Interference

Please be warned that some of the techniques explained in this page involve working close to devices and locations with DANGEROUS VOLTAGE POTENTIALS, extreme caution should be observed at all times. Minors or untrained persons should not attempt to fix or modify any aspects of the electrical system without the supervision of a licensed electrician or engineer.

We will not be responsible for bodily harm or death, use this information at your own risk!

Introduction:

Thunderstorms, HAM radio operations, AM radio stations, electric motors, electric relays, microwave ovens, electric ranges, light dimmers, night lights, noisy car ignition systems, bad grounding, crosstalk, power factor correction devices to name a few are good sources of RF interference. Add low signal to noise ratios in the 6 db ~ 10 db range to the above factors and you have problems.

Why the twist in twisted pair lines? When a current flows trough a conductor an electromagnetic field is generated around it any other parallel conductor in close proximity will generate an induced current from the expanding and collapsing of the electromagnetic field. This interference is called crosstalk and to reduce it both conductors must be separated further away. Another method of reducing crosstalk is to add a twist to the two wires and the induced electromagnetic field will be cancelled by the other therefore reducing crosstalk. One additional benefit of of adding a twist to wire pairs is that it tends to reduce external interference. Never the less twisted pair phone lines are highly vulnerable to electromagnetic noise.

Thunderstorms:

By far the most important source of EMI (electro magnetic interference) are thunderstorms. The effects of nearby thunder activity in ADSL modems is high CRC/FEC error rates and loss of ADSL synchronization. There is no cure for this type of EMI no matter the S/N. Thunderstorm activity can interfere on ADSL modems as far a 40 miles.


Storm that caused the following errors.


CRC accumulated errors. CRC error rate.
Table 1

Picture 1 of table 1 shows the accumulated CRC errors during a thunderstorm notice the sharp increase in CRC errors as the thunderstorm pass, the ADSL modem was forced to retrain due to the high CRC error rate as shown in picture 2. Some ADSL modems are programmed to re-train when a preset errored seconds threshold is exceeded. Picture 1 shows the accumulated CRC errors rose from 9,000 to 17,000 in a one and a half hour.

Electrical Noise:

Electrical noise categorization is complex but can be traced to two major types, radiated and conducted. Radiated noise is propagated trough the air while conducted noise is present in power and transmission lines.

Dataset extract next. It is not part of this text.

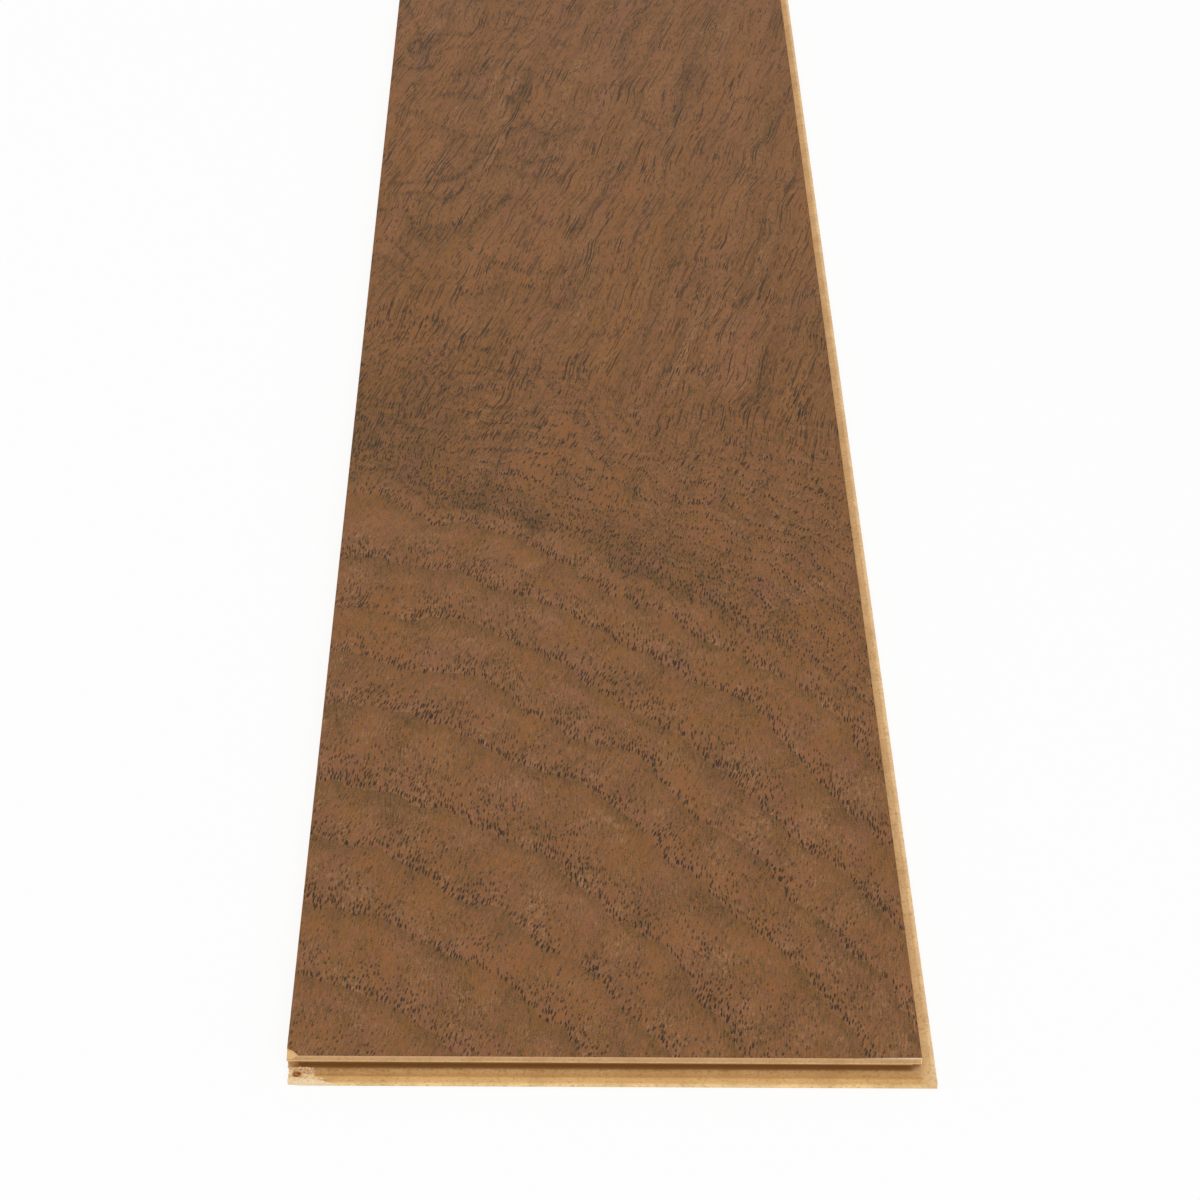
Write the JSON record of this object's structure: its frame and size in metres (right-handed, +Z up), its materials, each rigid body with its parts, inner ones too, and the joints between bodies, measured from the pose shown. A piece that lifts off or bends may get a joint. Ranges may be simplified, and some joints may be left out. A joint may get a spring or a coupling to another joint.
{
  "type": "laminate floorboard",
  "caption": "Wide plank laminate floorboard: printed wood decor on a fibre core, with a long lower lip on two sides and a tongue seat on the other two.",
  "frame": {"origin": "middle of the box round the board, at the underside", "axes": "+Y along the length from the lipped near short side, +X across the width towards the lipped long side, +Z up out of the walked face"},
  "size_m": [0.1982, 1.2902, 0.008],
  "materials": {
    "fibre_core": "sawn",
    "wood_decor": "satin"
  },
  "bodies": {
    "root": {"hdf_core": "fibre_core", "decor_layer": "wood_decor"}
  },
  "joints": []
}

ADSL modems can be subject of interference by the two major types. Hunting for interference sources can be time consuming especially with intermittent sources. When looking for noise sources it is best to know where to start.


Noise Source. Frequency Range. Solution.
Computers, monitors, printers 60Hz & harmonics, refresh rates Check grounds, shielding. Move modem away from source.
Radios, televisions and audio gear 60Hz ~ UHF, local oscillators Check grounds, shielding. Move modem away from source.
Fluorescent lights 60Hz & harmonics Check grounds, shielding. Move modem away from source.
Light dimmers, night lights 60Hz & harmonics Check grounds, shielding. Move modem away from source.
Electrical motors 60Hz & harmonics Check grounds, shielding. Move modem away from source.
Inverters and battery chargers 60Hz & harmonics Check grounds, shielding. Move modem away from source.
Radio transmitters DC to 300GHz No practical solution, check grounds and shielding.
Car ignition systems DC ~ 150Hz & harmonics No practical solution, wait for source to go away.
Car alternators DC ~ 150Hz & harmonics No practical solution, wait for source to go away.
Electric ranges 60Hz & harmonics Check grounds, shielding. Move modem away from source.
Microwave ovens 60Hz & harmonics, microwave radiation (2.45GHz) Check grounds, shielding. Move modem away from source.
Electric water/air heaters 60Hz & harmonics Check grounds, shielding. Move modem away from source.
Ingress RFI DC to 40MHz No practical solution, check grounds, shielding, contact offending company
Atmospheric phenomena DC ~ 40MHz No practical solution, wait for meteor to pass.
Table2

Professionals use expensive equipment like oscilloscopes or spectrum analyzers to identify and detect electrical noise sources but by using a electromagnetic radiation detector like the Winradio ERD-1500 or MFJ Enterprises MFJ-852 or a simple and inexpensive AM or SW radio the average person can locate some of the noise sources.

EMI Filters and ferrite chokes:

We have successfully used EMI filters in several locations to mitigate high CRC errors. One simple way is to install a RF choke to your and to your neighbors' telephone cable drop coming in from the street or telephone pole. PLEASE note that this action requires authorization and supervision from your telephone company and neighbors. IN ADDITION the choke is usually installed outside your demark line (outside your jurisdiction).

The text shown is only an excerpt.